Realistic Pessimism as its Own Downfall

A crowd of West German citizens gathers at the newly created opening in the Berlin Wall at Potsdamer Platz. Credit: U.S. Dept. of Defense

The realist ideology dates back to pre-Machiavellian times, and it is based on the idea that people are selfish and that competition for resources are ruthlessly continual. According to Bess, no one would have predicted the deeply reformative policies set in motion by Gorbachev out of fear of appearing unrealistic and denying the accepted accuracy of the dog-eat-dog mentality.

"The strong will take what they can while the weak yield," Bess said, "and regardless of the fact that this is a hard-nosed approach, this brutality is innate in human beings."

But as a historian, Bess argued for an analytical lens that is more hopeful, more based on humans' ability to change and adapt.

"If you read newspaper headlines, you see where realist ideas come from; all news is actually bad news, [full of] winners and losers, war, death, and crime," he said. "Yet, the good news you never hear about is actually what built empires out of scattered tribes. It's what allowed the human species to dominate all others on the planet."

Bess said that ultimately, we do not live in a dog-eat-dog society, but in a pack of dogs that can come together to enact common goals.

This is why, according to Bess, he and his fellow historians could not predict the changes that took place in 1989.

"If historians were so wrong about the radical and transformative processes of the 1989 revolution, what else were they wrong about?" he said.

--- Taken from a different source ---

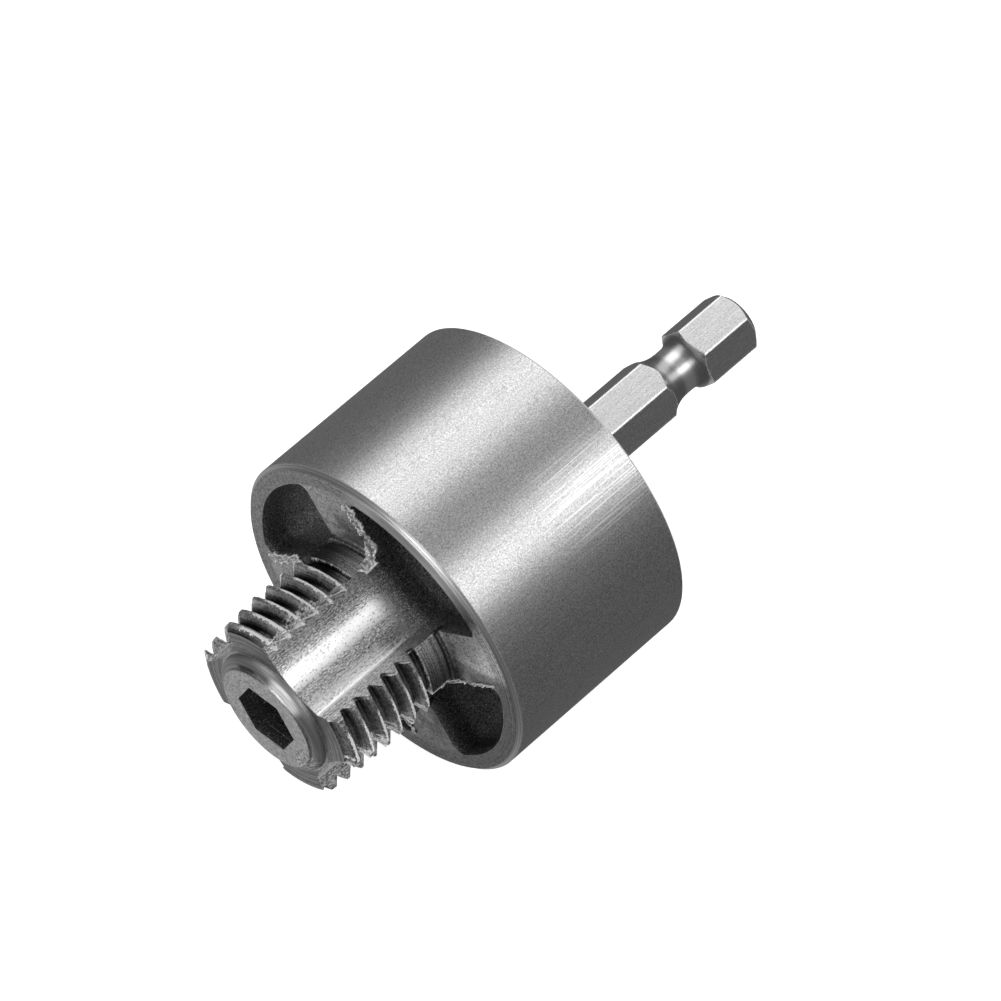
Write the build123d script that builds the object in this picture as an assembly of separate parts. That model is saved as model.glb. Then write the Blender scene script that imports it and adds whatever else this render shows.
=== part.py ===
from build123d import *
from math import asin, atan2, cos, degrees, radians, sin, tan
import os

# A pipe threading tool. Its short fluted tap cleans or cuts the thread inside a pipe fitting, and
# the drum behind it faces the fitting's end with four cutting webs. A quick-change hex shank
# drives it. Drum, webs and tap are one piece of steel, and the shank is a second one.
#
# The tool lies on its drum with its axis along X: the tap points to -X and the shank to +X.
# The origin is the centre of the shank's end face. Sizes are in millimetres, and angles about
# the axis turn from +Y towards +Z.

# Drum and facing webs
DRUM_DIAMETER = 36.4
DRUM_LENGTH = 22.7
DRUM_BACK_WALL = 3.5
RIM_WALL = 2.05
RIM_CHAMFER = 0.5
BACK_CHAMFER = 0.2
CUTTER_COUNT = 4
CUTTING_EDGE_ANGLE = 51.3
WEB_WIDTH = 6.0
POCKET_CORNER_RADIUS = 1.0

# Thread of the tap: half inch parallel pipe thread, right hand, fourteen threads to the inch
THREAD_DIAMETER = 20.955
THREAD_PITCH = 25.4 / 14
THREAD_FLANK_ANGLE = 55.0
THREAD_CREST_FLAT = 0.3
THREAD_ROOT_FLAT = 0.3
THREAD_CREST_ANGLE = -19.0
THREAD_OVERCUT = 0.1
THREAD_RUN_OUT_ANGLE = 6.0

# Lands and flutes of the tap, one in line with each web
TAP_LENGTH = 14.3
LEAD_LENGTH = 3.5
LEAD_DEPTH = 0.42
NOSE_BEVEL_LENGTH = 0.45
NOSE_BEVEL_DEPTH = 0.7
LAND_ANGLE = 36.5
RAKE_LEAN = 13.0
FLUTE_FLOOR_HEIGHT = 7.35
FLUTE_HEEL_HEIGHT = 7.8
FLUTE_FLOOR_SAG = 0.65

# Neck between the thread and the webs, with a relief groove where the thread ends
NECK_LENGTH = 3.0
NECK_STEP = 0.78
NECK_FILLET = 0.6
RELIEF_LENGTH = 0.8
RELIEF_BELOW_ROOT = 0.12

# Boss and key socket on the nose
BOSS_DIAMETER = 11.7
BOSS_HEIGHT = 1.2
BOSS_FILLET = 1.0
BOSS_FILLET_SHARE = 0.8
BOSS_CHAMFER = 0.15
KEY_ACROSS_FLATS = 6.5
KEY_DEPTH = 9.0
KEY_CORNER_ANGLE = 54.0

# Quick-change hex shank and its seat in the drum's back
SHANK_ACROSS_FLATS = 6.3
SHANK_ACROSS_CORNERS = 7.18
SHANK_LENGTH = 26.8
SHANK_CORNER_ANGLE = 66.7
SHANK_END_CHAMFER = 0.8
SHANK_END_FACE_DIAMETER = 5.4
WAIST_FROM_END = 8.9
WAIST_DIAMETER = 5.0
WAIST_FLOOR_LENGTH = 0.9
WAIST_FRONT_RISE_LENGTH = 2.9
WAIST_REAR_RISE_LENGTH = 1.6
SEAT_DEPTH = 14.0
SEAT_CLEARANCE = 0.05

# Stations along the axis, from the shank's end towards the nose
DRUM_BACK_X = -SHANK_LENGTH
POCKET_FLOOR_X = DRUM_BACK_X - DRUM_BACK_WALL
SEAT_FLOOR_X = DRUM_BACK_X - SEAT_DEPTH
CUTTING_FACE_X = DRUM_BACK_X - DRUM_LENGTH
NECK_FRONT_X = CUTTING_FACE_X - NECK_LENGTH
THREAD_BACK_X = NECK_FRONT_X - RELIEF_LENGTH
NOSE_FACE_X = CUTTING_FACE_X - TAP_LENGTH
BOSS_FACE_X = NOSE_FACE_X - BOSS_HEIGHT

# Radii and the thread's section
CUTTER_STEP = 360 / CUTTER_COUNT
DRUM_RADIUS = DRUM_DIAMETER / 2
POCKET_RADIUS = DRUM_RADIUS - RIM_WALL
THREAD_RADIUS = THREAD_DIAMETER / 2
FLANK_SLOPE = tan(radians(THREAD_FLANK_ANGLE / 2))
THREAD_DEPTH = (THREAD_PITCH - THREAD_CREST_FLAT - THREAD_ROOT_FLAT) / 2 / FLANK_SLOPE
ROOT_RADIUS = THREAD_RADIUS - THREAD_DEPTH
RELIEF_RADIUS = ROOT_RADIUS - RELIEF_BELOW_ROOT
NECK_RADIUS = THREAD_RADIUS - NECK_STEP
BOSS_RADIUS = BOSS_DIAMETER / 2


def turn_about_axis(shape, angle):
    return Rot(X=angle) * shape


def point_at(radius, angle):
    """A point in a section across the axis, its angle in radians from the section's first axis."""
    return Vector(radius * cos(angle), radius * sin(angle))


def hex_bar(across_flats, start_x, end_x, corner_angle):
    hexagon = RegularPolygon(across_flats / 2, 6, major_radius=False)
    bar = extrude(Plane.YZ.offset(start_x) * hexagon, end_x - start_x)
    return turn_about_axis(bar, corner_angle)


def turned_blank():
    """Boss, tap, neck and drum as they leave the lathe, before the thread and flutes are cut."""
    boss_fillet = min(BOSS_FILLET, BOSS_FILLET_SHARE * BOSS_HEIGHT)
    bevel_end_x = NOSE_FACE_X + NOSE_BEVEL_LENGTH
    lead_radius = THREAD_RADIUS - LEAD_DEPTH
    boss = Polyline(
        (BOSS_FACE_X, 0),
        (BOSS_FACE_X, BOSS_RADIUS - BOSS_CHAMFER),
        (BOSS_FACE_X + BOSS_CHAMFER, BOSS_RADIUS),
        (NOSE_FACE_X - boss_fillet, BOSS_RADIUS),
    )
    boss_foot = RadiusArc(boss @ 1, (NOSE_FACE_X, BOSS_RADIUS + boss_fillet), boss_fillet)
    tap = Polyline(
        boss_foot @ 1,
        (NOSE_FACE_X, lead_radius - NOSE_BEVEL_DEPTH),
        (bevel_end_x, lead_radius),
        (bevel_end_x + LEAD_LENGTH, THREAD_RADIUS),
        (THREAD_BACK_X, THREAD_RADIUS),
        (THREAD_BACK_X, RELIEF_RADIUS),
        (NECK_FRONT_X, RELIEF_RADIUS),
        (NECK_FRONT_X, NECK_RADIUS),
        (CUTTING_FACE_X - NECK_FILLET, NECK_RADIUS),
    )
    neck_foot = RadiusArc(tap @ 1, (CUTTING_FACE_X, NECK_RADIUS + NECK_FILLET), NECK_FILLET)
    drum = Polyline(
        neck_foot @ 1,
        (CUTTING_FACE_X, DRUM_RADIUS - RIM_CHAMFER),
        (CUTTING_FACE_X + RIM_CHAMFER, DRUM_RADIUS),
        (DRUM_BACK_X - BACK_CHAMFER, DRUM_RADIUS),
        (DRUM_BACK_X, DRUM_RADIUS - BACK_CHAMFER),
        (DRUM_BACK_X, 0),
        (BOSS_FACE_X, 0),
    )
    return revolve(make_face([boss, boss_foot, tap, neck_foot, drum]), Axis.X)


def flute_cutter():
    """One flute of the tap, which runs straight on into a chip pocket of the drum.

    Its section is drawn with the flute's middle along the first axis. One side is the cutting
    face of the next land and web, and the other is the back of the land and web before it. The
    hollow floor lies lower at the cutting face than at the heel of the land before.
    """
    edge_angle = radians(CUTTER_STEP - LAND_ANGLE) / 2
    crest = point_at(THREAD_RADIUS, edge_angle)
    heel = point_at(THREAD_RADIUS, -edge_angle)
    rake_angle = edge_angle + radians(RAKE_LEAN)
    rake_foot = Vector(FLUTE_FLOOR_HEIGHT, crest.Y - (crest.X - FLUTE_FLOOR_HEIGHT) * tan(rake_angle))
    heel_foot = Vector(FLUTE_HEEL_HEIGHT, heel.Y)
    floor_middle = (rake_foot + heel_foot) / 2 - Vector(FLUTE_FLOOR_SAG, 0)
    web_back_angle = edge_angle + radians(LAND_ANGLE) - asin(WEB_WIDTH / POCKET_RADIUS)
    rim_at_edge = point_at(POCKET_RADIUS, edge_angle)
    rim_at_back = point_at(POCKET_RADIUS, -web_back_angle)
    outline = [
        Polyline(rake_foot, crest, rim_at_edge),
        ThreePointArc(rim_at_edge, point_at(POCKET_RADIUS, 0), rim_at_back),
        Polyline(rim_at_back, heel, heel_foot),
        ThreePointArc(heel_foot, floor_middle, rake_foot),
    ]
    section = make_face(outline)
    rim_corners = section.vertices().sort_by_distance((0, 0, 0))[-2:]
    section = fillet(rim_corners, POCKET_CORNER_RADIUS)
    return extrude(Plane.YZ.offset(BOSS_FACE_X) * section, POCKET_FLOOR_X - BOSS_FACE_X)


def land_cut():
    """A helical cut across one land, a little longer than the land, starting at angle 0 and X = 0."""
    turns = (LAND_ANGLE + 2 * THREAD_RUN_OUT_ANGLE) / 360
    path = Helix(THREAD_PITCH, turns * THREAD_PITCH, ROOT_RADIUS, direction=(1, 0, 0))
    start = path @ 0
    half_root = THREAD_ROOT_FLAT / 2
    half_mouth = (THREAD_PITCH - THREAD_CREST_FLAT) / 2 + THREAD_OVERCUT * FLANK_SLOPE
    outline = Polyline(
        (0, -half_root),
        (THREAD_DEPTH + THREAD_OVERCUT, -half_mouth),
        (THREAD_DEPTH + THREAD_OVERCUT, half_mouth),
        (0, half_root),
        close=True,
    )
    section = Plane(origin=start, x_dir=start, z_dir=path % 0) * make_face(outline)
    cut = sweep(section, path, is_frenet=True)
    return turn_about_axis(cut, -degrees(atan2(start.Z, start.Y)))


def thread_cuts():
    """All the cuts of the thread's groove, which follow one helix from ahead of the nose.

    Each cut is one land on from the last, and that land's share of the pitch further back.
    """
    cut = land_cut()
    first_angle = CUTTING_EDGE_ANGLE - THREAD_RUN_OUT_ANGLE
    turns_past_crest = (first_angle - THREAD_CREST_ANGLE) / 360
    first_x = NOSE_FACE_X + (turns_past_crest - 1.5) * THREAD_PITCH
    last_x = THREAD_BACK_X + RELIEF_LENGTH / 2
    step_x = THREAD_PITCH / CUTTER_COUNT
    cuts = []
    for number in range(int((last_x - first_x) / step_x) + 1):
        placed = turn_about_axis(cut, first_angle + number * CUTTER_STEP)
        cuts.append(Pos(X=first_x + number * step_x) * placed)
    return cuts


def cutter_body():
    """Drum, webs and tap, made from one piece of steel."""
    body = turned_blank()
    flute = flute_cutter()
    first_middle = CUTTING_EDGE_ANGLE + (CUTTER_STEP + LAND_ANGLE) / 2
    for number in range(CUTTER_COUNT):
        body -= turn_about_axis(flute, first_middle + number * CUTTER_STEP)
    body -= hex_bar(KEY_ACROSS_FLATS, BOSS_FACE_X, BOSS_FACE_X + KEY_DEPTH, KEY_CORNER_ANGLE)
    seat_across_flats = SHANK_ACROSS_FLATS + 2 * SEAT_CLEARANCE
    body -= hex_bar(seat_across_flats, SEAT_FLOOR_X, DRUM_BACK_X, SHANK_CORNER_ANGLE)
    return body - thread_cuts()


def hex_shank():
    """A hex bar with its corners turned down, a chamfered end and a waist for a chuck's balls.

    The waist's floor is straight, and an arc rises from each end of it, the rear one steeper.
    """
    corner_radius = SHANK_ACROSS_CORNERS / 2
    floor_radius = WAIST_DIAMETER / 2
    floor_front_x = -WAIST_FROM_END - WAIST_FLOOR_LENGTH / 2
    floor_rear_x = -WAIST_FROM_END + WAIST_FLOOR_LENGTH / 2
    waist_front = (floor_front_x - WAIST_FRONT_RISE_LENGTH, corner_radius)
    waist_rear = (floor_rear_x + WAIST_REAR_RISE_LENGTH, corner_radius)
    floor = Line((floor_front_x, floor_radius), (floor_rear_x, floor_radius))
    front_rise = TangentArc(floor @ 0, waist_front, tangent=(-1, 0))
    rear_rise = TangentArc(floor @ 1, waist_rear, tangent=(1, 0))
    rest = Polyline(
        waist_rear,
        (-SHANK_END_CHAMFER, corner_radius),
        (0, SHANK_END_FACE_DIAMETER / 2),
        (0, 0),
        (SEAT_FLOOR_X, 0),
        (SEAT_FLOOR_X, corner_radius),
        waist_front,
    )
    turned = revolve(make_face([floor, front_rise, rear_rise, rest]), Axis.X)
    return turned & hex_bar(SHANK_ACROSS_FLATS, SEAT_FLOOR_X, 0, SHANK_CORNER_ANGLE)


PARTS = {"cutter_body": cutter_body, "hex_shank": hex_shank}

os.makedirs("parts", exist_ok=True)
for name, make in PARTS.items():
    piece = make()
    export_step(piece, f"parts/{name}.step")
    print(name, round(piece.volume, 1), piece.is_valid, len(piece.solids()), len(piece.faces()))
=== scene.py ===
from math import asin, cos, radians, sin, tan
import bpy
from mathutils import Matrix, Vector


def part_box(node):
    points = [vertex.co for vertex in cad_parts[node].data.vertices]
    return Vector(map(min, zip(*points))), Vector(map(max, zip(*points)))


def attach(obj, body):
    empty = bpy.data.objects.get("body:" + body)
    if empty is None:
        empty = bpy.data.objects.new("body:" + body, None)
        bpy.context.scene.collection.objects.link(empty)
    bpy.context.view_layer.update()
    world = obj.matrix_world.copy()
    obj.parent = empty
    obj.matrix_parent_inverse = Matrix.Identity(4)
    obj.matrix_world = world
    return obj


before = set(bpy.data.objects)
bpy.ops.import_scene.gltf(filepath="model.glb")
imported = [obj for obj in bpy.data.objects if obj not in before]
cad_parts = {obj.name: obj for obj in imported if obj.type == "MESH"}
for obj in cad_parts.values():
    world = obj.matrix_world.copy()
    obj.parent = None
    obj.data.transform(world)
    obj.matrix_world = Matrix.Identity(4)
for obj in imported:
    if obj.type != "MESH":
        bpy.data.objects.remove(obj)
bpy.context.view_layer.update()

from types import SimpleNamespace

import bmesh
import bpy
from mathutils import Matrix, Vector

# A pipe threading tool: a short fluted tap, a drum with four cutting webs, and a hex shank.
# Its axis lies along X, with the tap towards -X. Sizes are in metres, and angles about the
# axis turn from +Y towards +Z, as in the solid model.
MM = 0.001

# Sizes taken from the frame
BODY_LOW, BODY_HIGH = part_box("cutter_body")
SHANK_END_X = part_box("hex_shank")[1].x
BOSS_FACE_X = BODY_LOW.x
DRUM_BACK_X = BODY_HIGH.x
DRUM_RADIUS = BODY_HIGH.z
FLOOR_Z = BODY_LOW.z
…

This question became the basis for his book Our Grandchildren Redesigned.

Predicting the Future?

By examining hundreds of potential scenarios throughout history, Bess has been investigating ways in which historians can perhaps predict the future in order to avoid the total shock of the Revolutions of 1989.

"History is a tapestry woven from continuities and change," he said. "Both are fundamental to the flow of events. Change takes place on a background of continuity, but this change is both constant, cumulative, and sometimes, very profound."

Suggesting that "not all historical events are equally unpredictable," Bess discussed his examination of long (50+ years away), short (20-50 years away), and conjunctural (1-5 years away) structural processes to make educated guesses on how society will react to these changes, hundreds of years from now.

This new method of exploring the future is far from foolproof, but Bess highlighted the importance that preparation has in the event that these educated guesses prove true.

"This makes us take a salutatory look at our priorities," he said. "Which values do we want to see remain [in society] hundreds of years from now? And what do we need to do today to make sure they remain in the future?"

Ultimately, Bess concluded by emphasizing the importance of humility to future historians.

"We don't know much," he said. "The older I get, the more I'm convinced of this; we get it wrong more often than not…But maybe if we adopt a more humble stance we will misread history a bit less frequently…and I think that is as much as we can hope for."

In addition to GRAMELAC, this event was made possible with the generous support from the Havighurst Center for Russian and Post-Soviet Studies, the Humanities Center, the Department of History, and the Department of Global and Intercultural Studies.